Vertical AI Tools Disrupt
A broad range of vertical market AI tools are appearing on the burgeoning AI scene.
The explosion of these role-based tools is reminiscent of the development of specialized, vertical SaaS offerings that has continued for two decades. But like everything AI, this time it’s happening very, very fast, which means the disruption these solutions bring is also coming fast. (This post written in early 2024)
Some Current Examples
LAW- Harvey is an AI tool that is causing a storm of interest. It supports attorneys in a range of tasks such as contract analysis, regulatory compliance, and due diligence. Though it’s not yet in full release, the tool has already been adopted by some large law firms and it is rumored that PwC will soon adopt it for their legal staff as well. In fact, demand for Harvey is so high that the only current option to attain it is to get on the wait list for “early release” access. harvey.ai
MEDICINE- Abridge was just adopted by UCI Health, the health system of the University of California. This vertical AI tool converts patient-clinician conversations into structured clinical notes in real-time, saving clinicians the burden of note writing and thus returning hours per day to doctors that they can use for actual interaction with patients. (The company reports savings of up to 40 minutes per patient encounter.) Medicine has long been a target of AI technology, and integration of such AI applications into the crowded clinician workflow solutions space finally seems certain. abridge.com
TAX- TaxGPT is one example of a tax AI assistant that can be used by tax preparers or by individuals & businesses.

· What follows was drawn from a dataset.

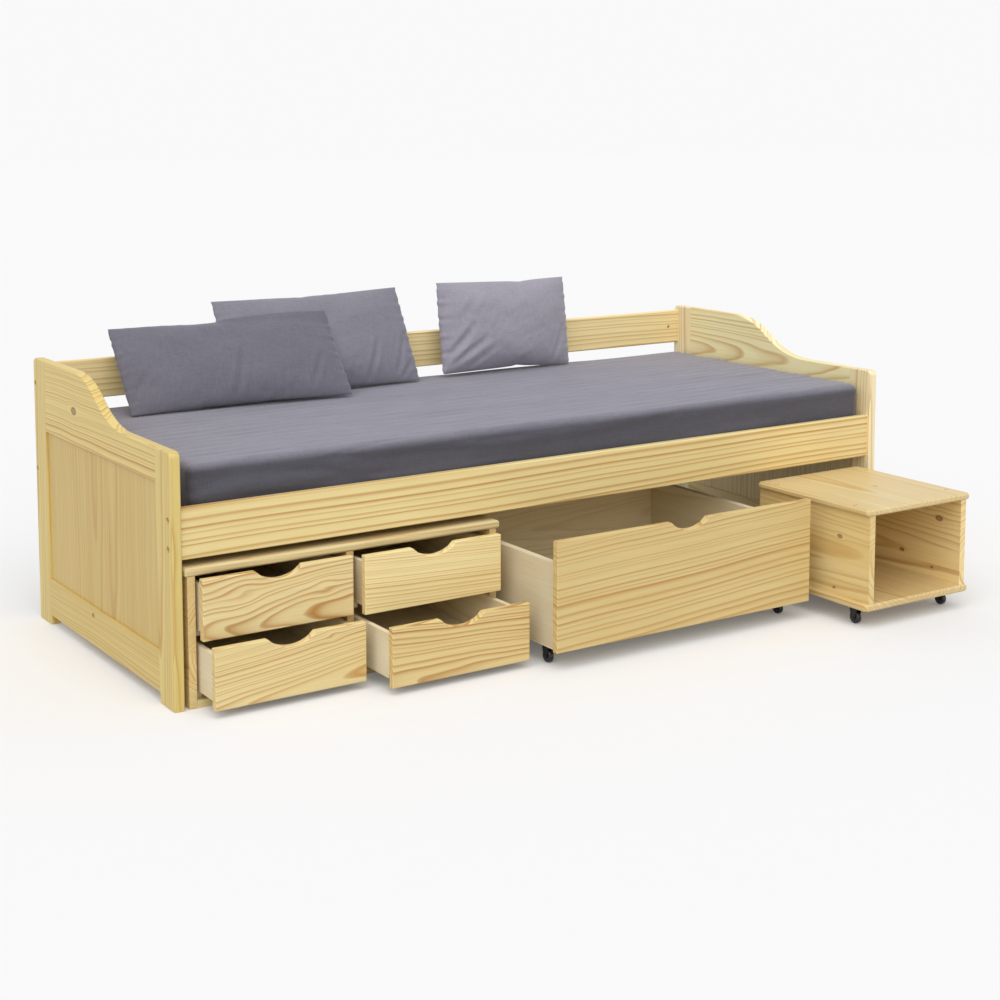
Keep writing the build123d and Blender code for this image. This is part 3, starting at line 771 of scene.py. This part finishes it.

Like other vertical AI offerings, tax assistants take advantage of a restricted domain of knowledge to train the AI, while the specific rules within the tax space seem custom made for the structuring of AI Remediation and Guard Rails that are part of AI training and operation. taxgpt.com
In these and innumerable other domains where specialized AI tools are, or will be developed, the competition is and will continue to be heavy, just like within SaaS. Of course, current vertical market SaaS solutions are already in a hot competition to develop their own AI functionality. Then too, many stand-alone vertical AI solutions will exit when acquired by such companies.
All of this frantic activity is bound to be disruptive, with some SaaS offerings discovering that a key part of their reason for being has been supplanted by an AI app, or as modest products are catapulted into prominence by the addition of a particularly powerful AI integration. Vertical market products will either grow stronger with AI or reach obsolescence. So too will employees either gain through AI amplified productivity or become extraneous.
But then, vertical is always the direction of progress. And progress is always disruptive.